Raya is the best goalkeeper in the Premier League these days. With Alisson Becker at Liverpool and Emi Martinez at Aston Villa trending backwards – if only marginally – and the Italian Gianluigi Donnarumma not quite bringing the absolute security to the Manchester City defence that Pep Guardiola had hoped, Raya’s closest modern challenger is Everton’s Jordan Pickford.
Arsenal’s defence has helped him. Mikel Arteta’s team gave up an average of just 2.5 shots on target per Premier League game this season and that – unsurprisingly – is the lowest in Europe’s main five divisions. Nevertheless, the improvement in Raya has been clear over the last two seasons. He is 30-years-old now, which is somewhere around the peak years for most top-class goalkeepers. And the authority, confidence and athleticism of his goalkeeping can be traced back to a huge decision made by Arteta early in the 2023-24 season.
It was after a game at Everton’s Goodison Park in September 2023 that the Arsenal manager tried to explain away his decision to elevate his summer loan signing above his previous year’s number one Aaron Ramsdale. Like a father trying to choose between two favourite sons, Arteta didn’t have the confidence to be completely honest, claiming that he would rotate his two keepers throughout the season and would even consider replacing one with the other partway through an individual game.

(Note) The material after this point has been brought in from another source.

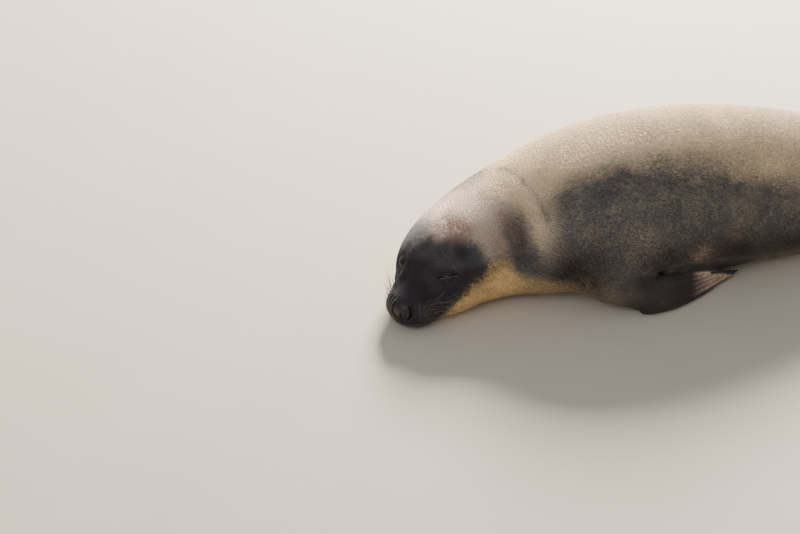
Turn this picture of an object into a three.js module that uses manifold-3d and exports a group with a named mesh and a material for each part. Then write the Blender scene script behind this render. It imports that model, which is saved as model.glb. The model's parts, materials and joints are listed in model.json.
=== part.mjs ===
// A young northern elephant seal asleep on its belly, life size, in millimetres.
// +Z is up and the floor is z = 0. The tail points along +Y and the trunk faces -Y, with the head turned
// to the animal's own left, +X. The origin is on the floor, at the middle of the belly.
import * as THREE from 'three';
import { LoftGeometry } from 'three/addons/geometries/LoftGeometry.js';
import { mergeVertices } from 'three/addons/utils/BufferGeometryUtils.js';
import Module from 'manifold-3d';

const wasm = await Module();
wasm.setup();

// Driving dimensions, measured along the spine from the tip of the nose.
const NOSE_TO_TAIL = 1840;
const BELLY_CENTRE = 930;
const SKULL_END = 131;
const SHOULDER_START = 520;
const HEAD_TURN = THREE.MathUtils.degToRad(40.5);
const HEAD_ROLL = THREE.MathUtils.degToRad(4);
const EYEBALL_RADIUS = 22;
const LID_DEPTH = 4;
const LID_SLIT = { length: 54, height: 4.5, depth: 38, turn: THREE.MathUtils.degToRad(30) };
const EYE = { along: 127, angle: 0.72 };
const CLAW = { length: 30, radius: 4.4, tipShare: 0.25, lift: 3, arch: 7, lowest: 2 };

// Neighbouring solids stay this far apart.
const GAP = 0.35;

// How finely the solids are faceted.
const AROUND_BODY = 26;
const AROUND_ARM = 12;
const AROUND_DIGIT = 7;
const AROUND_CLAW = 5;
const CLOSEST_RINGS = 3;

// The loft starts and ends on a tiny ring this far inside the tips of the nose and the tail.
const NOSE_TIP = 1.2;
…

It was a moment that maybe needed public clarity. For the truth that was obvious to all was that, four league games in to the season, Arteta had simply dropped his number one but simply didn’t have the heart to say so. Over the rest of that season, Ramsdale was to make precisely two league appearances – both against Raya’s parent club Brentford against whom he was not allowed to play.
‘It was a huge decision by Mikel and it really hurt him to do it,’ says a well-placed Arsenal source. ‘He loved Aaron and the truth is he hadn’t done anything wrong. It’s just that sometimes a team needs an upgrade to go where it needs to go. Even if it’s just a 5 per cent uptick, it needs to be done without sentiment. This is what Mikel decided the team needed and he was right wasn’t he?’
The different career paths of the two goalkeepers since that time has been stark. Raya has established himself as one of the world’s best keepers while Ramsdale has endured a relegation season back at his old club Southampton and now a season spent largely on the bench while on loan at Newcastle. He was England’s number two back in September 2023 and his demotion caused a stir. Even his father said some things on social media that may have been best left unsaid. But now Ramsdale is not in Thomas Tuchel’s squad for this summer’s World Cup and was never going to be.
Arsenal have simply moved on and sometimes that’s the way it has to be. Arteta has, during his six-and-half-years at the club, proved adept at making these decisions and the vast majority have proven to be the right ones in terms of clarity and indeed timing. The Scottish defender Kieran Tierney helped Arteta through his testing early days and was captain at one stage. When an upgrade became available in Oleksandr Zinchenko, Tierney was gone. Zinchenko also served a purpose for a while as Arteta sought a bit of City’s winning mentality but is now playing his football at Ajax.
Other names on the list of those who have felt the cold wind of Arteta change blow them out of the door are high-profile. Mesut Ozil, Pierre-Emerick Aubameyang and Granit Xhaka stand out. Some of those decisions caused ripples inside Arsenal. Aubameyang – for example – scored vital goals as Arsenal won the FA Cup in Arteta’s first season only to last a little more than 18 subsequent months.
Much of this plays to the levels of authority Arteta was afforded almost from the outset at Arsenal and indeed how levels of trust have only risen on the back of the improvement he has gradually brought in terms of the club’s culture and indeed its football. On Saturday in Budapest Arsenal will field a team that has its manager’s personality and standards written right through it. As Arsenal closed out their first Premier League title in two decades, Arteta was still making big calls, decisions that raised eyebrows even within his own dressing room.
Ben White and Leandro Trossard were pushed to the fore at right-back and left-sided attack. Injury ended White’s return to prominence but it was nevertheless real. In the centre of midfield, meanwhile, Martin Zubimendi – a £50m signing last summer – has suddenly found himself under pressure for his place from a 20-year-old left-back, Myles Lewis-Skelly. Dropping Aaron Ramsdale for Raya a few years ago was a big call but has more than paid off.
Arteta has a coach’s mind that doesn’t stop. It’s often looking for solutions to problems that have not yet shown themselves and that’s how it was with Raya three summers ago. It’s strange that he will not be Spain’s World Cup goalkeeper. National coach Luis de la Fuente prefers Unai Simon of Athletic Bilbao and indeed Barcelona’s Joan Garcia. The suspicion is that Raya suffers simply because he does not play in La Liga. De la Fuente is a European Championship winning coach and as such has probably earned the right to preside over such an oddity. In the Puskas Arena tonight, Raya has an opportunity to make a final claim before his country begins its World Cup campaign against Cape Verde in Atlanta. If Arsenal find a way past PSG to win the Champions League, Raya will in all likelihood find himself centre of attention once more.